The truth is, the addition of 484 players in this year’s main event can hardly be considered a boom. However, it is at the very least some indication that the same things that attracted a massive amount of people to the game almost 15 years ago, can continue to do so today.
Plus, there’s still a ton of room for growth, particularly when it comes to women.
WSOP Main Event’s next big challenge: Women
Unfortunately, if there is a dark cloud to the 2017 WSOP Main Event entry numbers silver lining, it is the fact the number of women in the event actually dropped to under four percent. In fact, there were only four more women entering the 2017 WSOP Main Event than the 268 that did so last year.

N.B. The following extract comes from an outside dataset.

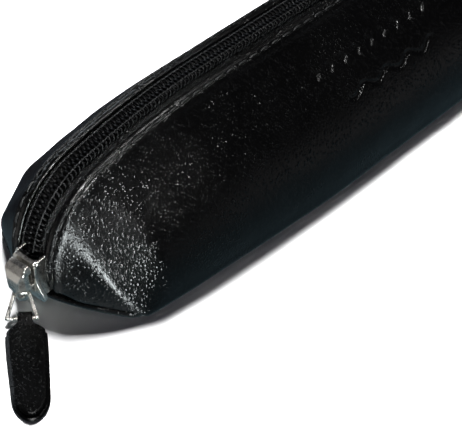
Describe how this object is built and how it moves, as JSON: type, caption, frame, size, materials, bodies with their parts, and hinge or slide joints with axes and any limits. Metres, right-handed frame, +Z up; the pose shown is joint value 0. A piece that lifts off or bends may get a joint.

The numbers appear even more hopeless when you add in the fact only one female under the age of 26 ponied up the $10,000 buy-in to play.
Figuring out how to grow the number of women participating in the WSOP Main Event is the poker industry’s next big challenge. Fortunately, it’s one that might be solved quite simply.
All that’s required is for a single charismatic female gambler to throw caution to the wind, go for broke and outlast 7,220 other hopefuls to take down the title this year. It probably wouldn’t hurt if her name sounded like win, or had the word money in it, but that might be asking too much.